Говоры сицкарей характеризовались дзеканьем (дзеревня – «деревня»), цеканьем (цень – «тень») и чоканьем (чапля – «цапля», курича – «курица»). Семен Мусин-Пушкин полагал, что сицкой диалект возник в результате слияния в Х–XII веках проживавших там финно-угров с другими народностями.

11

Жители затапливаемых территорий были разделены на три категории: переселенцы (те, чьи дома годны к переносу на новое место), выселенцы (владельцы признанных комиссией негодных к переносу домостроений) и беспризорные (не имеющие родственников старики и инвалиды). Беспризорные обеспечивались жильем и питанием в доме инвалидов, поэтому за свои дома, будь они годные к переносу или нет, компенсаций не получали. Их пенсии также переходили в бюджет инвалидного дома. В связи с тем, что старики из деревень, в отличие от городских, как правило, не имели пенсий или получали на порядок меньше городских, а их домам – избушкам на курьих ножках – в базарный день была грош цена, чиновники принимали их в дом инвалидов крайне неохотно.

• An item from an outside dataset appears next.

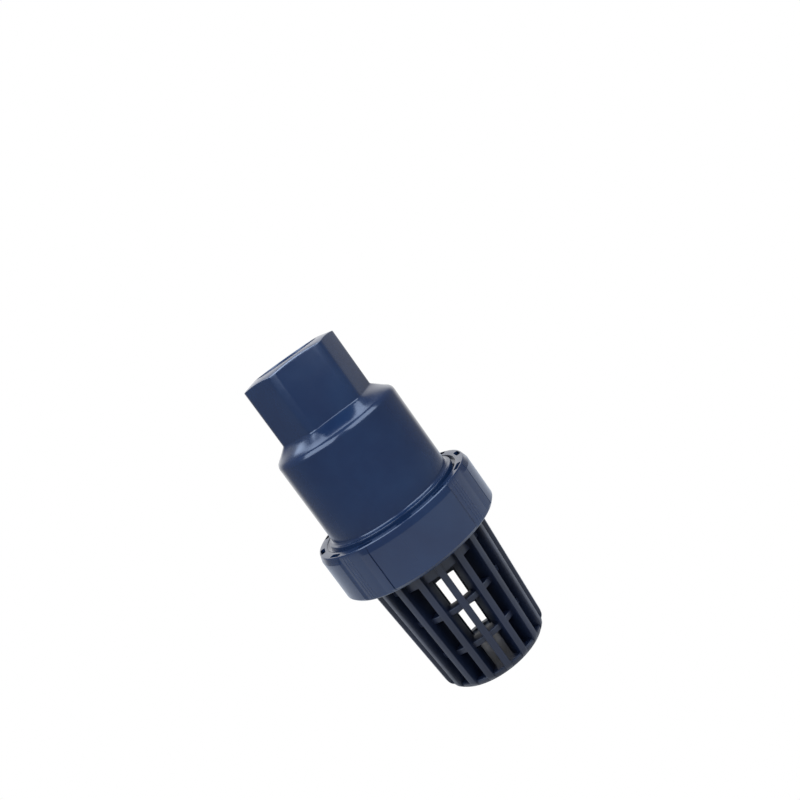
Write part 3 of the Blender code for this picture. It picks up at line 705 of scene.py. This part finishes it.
def addPoppet():
    p = poppet
    hole = p["hole"]
    top = p["discHeight"] + p["bossHeight"]
    ringPiece("poppet_disc", "poppetDisc", [
        (p["discRadius"] - 1.0, 0, 0.3), (p["discRadius"], 1.0, 0.3), (p["discRadius"], 2.4, 0.6),
        (p["shelfRadius"], p["discHeight"], 1.0), (p["bossRadius"], p["discHeight"], 0.6),
        (p["bossRadius"], top, 0.7), (hole, top, 0.3), (hole, 0, 0.3)], navyPvc, "poppet")
    ringPiece("seal_retainer", "sealRetainer", [
        (p["retainerRadius"], p["retainerHeight"], 0.3), (p["retainerRadius"], 0.9, 0.4),
        (p["retainerRadius"] - 1.4, 0, 0.5), (hole, 0, 0.3), (hole, p["retainerHeight"], 0.3)],
        navyPvc, "poppet")
    ringPiece("lock_washer", "lockWasher", rectangle(p["washerRadius"], hole, p["washerHeight"], 0.2),
              stainless, "poppet")
    # the nut: a chamfered ring, cut to six flats
    low, high = heights("stem_lock_nut")
    corner, faceRadius = p["nutFlats"] / 2 / cos(pi / 6), p["nutFlats"] / 2 - 0.1
    nutBlank = turned("lockNut", [
        (corner, low + p["nutChamfer"], 0), (corner, high - p["nutChamfer"], 0), (faceRadius, high, 0),
        (hole, high, 0.3), (hole, low, 0.3), (faceRadius, low, 0)])
    bpy.ops.object.select_all(action="DESELECT")
    bpy.ops.mesh.primitive_cylinder_add(
        vertices=6, radius=corner * mm, depth=20 * mm, location=(0, 0, low * mm))
    boolean(nutBlank, adopt("nutFlats"), "INTERSECT")
    finishPiece(nutBlank, stainless, "poppet", ["stem_lock_nut"])
    # the stem: a rod with a collar that rests on the disc's boss
    low, high = heights("poppet_stem")
    collarLow = heights("poppet_disc")[1] + p["stemCollarGap"]
    collarHigh = collarLow + p["stemCollarHeight"]
    radius, chamfer = p["stemRadius"], p["stemChamfer"]
    stem = turnedSolid("poppetStem", [
        (radius - chamfer, low, 0), (radius, low + chamfer, 0.2), (radius, collarLow, 0),
        (p["stemCollarRadius"], collarLow, 0.3), (p["stemCollarRadius"], collarHigh, 0.3),
        (radius, collarHigh, 0.3), (radius, high - chamfer, 0.2), (radius - chamfer, high, 0)], 64)
    finishPiece(stem, stainless, "poppet", ["poppet_stem"])


seat = dict(
    bore=24.0, faceOuter=28.0, rise=1.2, spigot=37.2, grooveRoot=34.2, grooveHalf=1.7, grooveBelowFace=5.2,
    flangeOuter=44.5, flangeHeight=4.0, leadIn=2.5)


def addSeatRing():
    s = seat
    low, high = heights("seat_ring")
    face = high - low
    groove = face - s["grooveBelowFace"]
    ringPiece("seat_ring", "seatRing", [
        (s["bore"], face, 0.4), (s["faceOuter"], face, 0.4), (s["faceOuter"] + 1.0, face - s["rise"], 0.3),
        (s["spigot"] - 1.0, face - s["rise"], 0.3), (s["spigot"], face - s["rise"] - 1.0, 0.3),
        (s["spigot"], groove + s["grooveHalf"], 0.2), (s["grooveRoot"], groove + s["grooveHalf"], 0.3),
        (s["grooveRoot"], groove - s["grooveHalf"], 0.3), (s["spigot"], groove - s["grooveHalf"], 0.2),
        (s["spigot"], s["flangeHeight"], 0.3), (s["flangeOuter"], s["flangeHeight"], 0.4),
        (s["flangeOuter"], 0, 0.4), (s["bore"] + s["leadIn"], 0, 0.6), (s["bore"], s["leadIn"], 0.6)],
        greyPvc, "barrel")


cage = dict(
    ringOuter=37.2, ringInner=33.6, height=4.0, hubRadius=12.0, hubTop=10.5, hubHeight=12.0, hubBore=5.6,
    spokes=4, spokeWidth=4.4, spokeSink=2.0, spokeEdge=0.7, bushBore=4.4, bushRadius=5.3, bushFlange=7.3,
    bushFlangeHeight=1.4, washerOuter=11.3, washerInner=7.6, washerHeight=0.8)


def addGuideCage():
    c = cage
    low = heights("guide_cage")[0]
    ring = turned("guideCage", [(radius, low + height, fillet) for radius, height, fillet in
                                rectangle(c["ringOuter"], c["ringInner"], c["height"], 0.6)], 120)
    hubHigh = low + c["hubHeight"]
    hub = turned("hub", [
        (c["hubRadius"], low, 0.6), (c["hubTop"], hubHigh, 0.9),
        (c["hubBore"], hubHigh, 0.3), (c["hubBore"], low, 0.3)])
    # a spoke runs from inside the hub's wall to 1 mm inside the ring's
    start = c["hubRadius"] - c["spokeSink"]
    reach = c["ringInner"] + 1 - start
    bpy.ops.object.select_all(action="DESELECT")
    bpy.ops.mesh.primitive_cube_add(
        size=1, location=(0, -(start + reach / 2) * mm, (low + c["height"] / 2) * mm),
        scale=(c["spokeWidth"] * mm, reach * mm, (c["height"] - 1.2) * mm))
    spoke = adopt("spoke")
    openEdit(spoke, "EDGE")
    pickEdges(spoke, lambda a, b: abs(a.y - b.y) > 5 * mm)
    bpy.ops.mesh.bevel(offset=c["spokeEdge"] * mm, segments=3)
    closeEdit()
    boolean(ring, aroundAxis(spoke, [45 + 360 / c["spokes"] * step for step in range(c["spokes"])]), "UNION")
    boolean(ring, hub, "UNION")
    finishPiece(ring, greyPvc, "barrel", ["guide_cage"])
    bushLow, bushHigh = heights("guide_bush")
    bushHeight = bushHigh - bushLow
    ringPiece("guide_bush", "guideBush", [
        (c["bushBore"], 0, 0.3), (c["bushFlange"], 0, 0.3), (c["bushFlange"], c["bushFlangeHeight"], 0.3),
        (c["bushRadius"], c["bushFlangeHeight"], 0), (c["bushRadius"], bushHeight, 0.3),
        (c["bushBore"], bushHeight, 0.3)], whitePtfe, "barrel")
    washer = rectangle(c["washerOuter"], c["washerInner"], c["washerHeight"], 0.15)
    ringPiece("spring_washer", "springWasher", washer, stainless, "barrel")


addSeals()
addPoppet()
addSeatRing()
addGuideCage()


# Floor, world and lights

studio = dict(
    floorRadius=0.7, floorLevel=-0.02,  # below the strainer, which drops 15 mm when the nut is undone
    floorGlow=0.4, worldFront=0.26, worldBack=1.1, backFrom=0.72, backTo=0.95, windowTint="#cce0ff",
    lamps=[
        dict(name="leftSoftbox", place=(-0.62, -0.6, 0.82), size=(1.2, 0.8), radiance=6.2),
        dict(name="rightSoftbox", place=(0.66, -0.6, 0.82), size=(1.2, 0.8), radiance=6.2),
        dict(name="overhead", place=(0.0, 0.55, 1.25), size=(1.2, 1.0), radiance=5.0)])


def whiteToTheEye(tree, shader, output):  # the camera sees white, whatever light the surface gives
    ray = addNode(tree, "ShaderNodeLightPath")
    white = addNode(tree, "ShaderNodeEmission", None, {"Color": (1, 1, 1, 1), "Strength": 1.0})
    mixed = addNode(tree, "ShaderNodeMixShader", None, {0: ray.outputs["Is Camera Ray"]})
    tree.links.new(shader, mixed.inputs[1])
    tree.links.new(white.outputs["Emission"], mixed.inputs[2])
    tree.links.new(mixed.outputs["Shader"], output.inputs["Surface"])


def addFloor():
    bpy.ops.object.select_all(action="DESELECT")
    bpy.ops.mesh.primitive_circle_add(
        vertices=128, radius=studio["floorRadius"], fill_type="NGON", location=(0, 0, studio["floorLevel"]))
    ground = adopt("studioFloor")
    material = bpy.data.materials.new("white_paper")
    material.use_nodes = True
    tree = material.node_tree
    shader = tree.nodes["Principled BSDF"]
    shader.inputs["Base Color"].default_value = linearColour("#8a8a8a")
    shader.inputs["Roughness"].default_value = 1.0
    shader.inputs["Specular IOR Level"].default_value = 0.0
    shader.inputs["Emission Color"].default_value = (1, 1, 1, 1)
    shader.inputs["Emission Strength"].default_value = studio["floorGlow"]
    whiteToTheEye(tree, shader.outputs["BSDF"], tree.nodes["Material Output"])
    ground.data.materials.append(material)


def addWorld():
    # the light that it gives is dim in front and white behind, as from a backdrop
    world = bpy.data.worlds.new("studio")
    bpy.context.scene.world = world
    world.use_nodes = True
    tree = world.node_tree
    tree.nodes.clear()
    place = addNode(tree, "ShaderNodeTexCoord")
    split = addNode(tree, "ShaderNodeSeparateXYZ", None, {"Vector": place.outputs["Generated"]})
    level = addNode(tree, "ShaderNodeMapRange", {"interpolation_type": "SMOOTHSTEP"}, {
        "Value": split.outputs["Y"], "From Min": studio["backFrom"], "From Max": studio["backTo"],
        "To Min": studio["worldFront"], "To Max": studio["worldBack"]})
    dim = addNode(tree, "ShaderNodeBackground", None, {
        "Color": (1, 1, 1, 1), "Strength": level.outputs["Result"]})
    whiteToTheEye(tree, dim.outputs["Background"], addNode(tree, "ShaderNodeOutputWorld"))


def addLamps():
    for lamp in studio["lamps"]:
        data = bpy.data.lights.new(lamp["name"], "AREA")
        data.shape = "RECTANGLE"
        data.size, data.size_y = lamp["size"]
        data.energy = lamp["radiance"] * pi * data.size * data.size_y
        data.color = linearColour(studio["windowTint"])[:3]
        obj = bpy.data.objects.new(lamp["name"], data)
        bpy.context.scene.collection.objects.link(obj)
        obj.location = lamp["place"]
        sight = Vector((0, 0, 0.14)) - Vector(lamp["place"])
        obj.rotation_mode = "QUATERNION"
        obj.rotation_quaternion = sight.to_track_quat("-Z", "Y")


addFloor()
addWorld()
addLamps()
bpy.context.scene.view_settings.view_transform = "Standard"
print("studio set")


# The spring stays its CAD node and gets its material; it keeps one length at every pose
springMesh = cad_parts["closing_spring"].data
springMesh.materials.clear()
springMesh.materials.append(springSteel)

Деревенские старики часто оказывались фактически выброшенными на улицу с ничтожной суммой компенсации.

12

Сумма денег, выдаваемая выселенцам в качестве компенсации за жилье, определялась по остаточной стоимости строения. В среднем по городу Мологе она составляла 500-700 рублей. Дома в деревнях оценивались еще ниже. Купить на эти деньги какое-либо жилье представлялось проблематичным. Для сравнения: месячная плата за квартиру в частном доме в Рыбинске составляла 50 рублей.

13

Заполнение водохранилища началось 13 апреля 1941 года. В этот день был забетонирован последний пролет Рыбинской плотины. Однако наполнить водохранилище до проектной отметки в 1941 году не удалось – не хватило объема весеннего половодья. 19 ноября 1941 года был пущен первый, а в январе 1942 года – второй агрегаты Рыбинской ГЭС. Чтобы дать стране в войну больше электроэнергии, ГЭС срабатывала воду до самых нижних отметок, в связи с этим уровень воды рос очень медленно. Заполнения водохранилища до проектной отметки удалось достичь только в 1947 году.

14

Антушев и Белоцветов – студенты Демидовского лицея (Ярославль), имели постоянную связь с партией «Земля и воля», вели народническую пропаганду среди крестьян, распространяли запрещенные книги, часть которых оказалась потом и в доме Петра Кондратьевича Дьяконова. За это тот также был привлечен к дознанию, но по высшему повелению 6 декабря 1878 года дело в отношении него прекратили.

15

Дьяконов Петр Кондратович (1838-1912) – священник. 17 лет служил в церкви села Ушаково Ярославского уезда, затем переведен на службу в село Печелки. С 1888 года – священник Смоленской церкви в селе Диево-Городище. Был женат на дочери священника Глафире Ивановне Захарьевской. Умер 12 октября 1912 года, в день Смоленской Божьей Матери. Могила Петра Кондратовича находится у стен Смоленской церкви в Диево-Городище.

16

Диево-Городище – старинное, в прошлом многолюдное село на территории Некрасовского района в 18 км от Ярославля на левом берегу Волги. В старину здесь было укрепленное поселение – городище. В конце XVII века село принадлежало Троице-Сергиеву монастырю. По преданию в XVI веке здесь родился Федор Колычев, впоследствии митрополит Филипп Московский, открыто порицавший опричнину Ивана Грозного и убитый за это Малютой Скуратовым. Потомки Филиппа в память о нем построили в 1699 году на месте деревянного каменный храм Смоленской Богоматери.

17

Николай Васильевич Харитонов (1880-1944) – русский художник, живописец академической школы, родом из крестьян деревни Плишкино Мологского уезда. В 1901 году поступил вольнослушателем в Петербургскую академию художеств, учился в мастерской И. Е. Репина. Участвовал в весенних выставках в залах Академии художеств и выставке Товарищества передвижных художественных выставок, путешествовал по Европе, работал в Париже, занимался в Мюнхенской академии художеств. Обладатель множества премий. Был противником революции и советской власти, дружил со многими участниками белогвардейского движения. Эмигрировал из России, с 1923 года жил в Нью-Йорке. Работы Харитонова представлены в Государственном Русском музее, в театральном музее им. А. Бахрушина, в музеях Ярославля, Днепропетровска и др.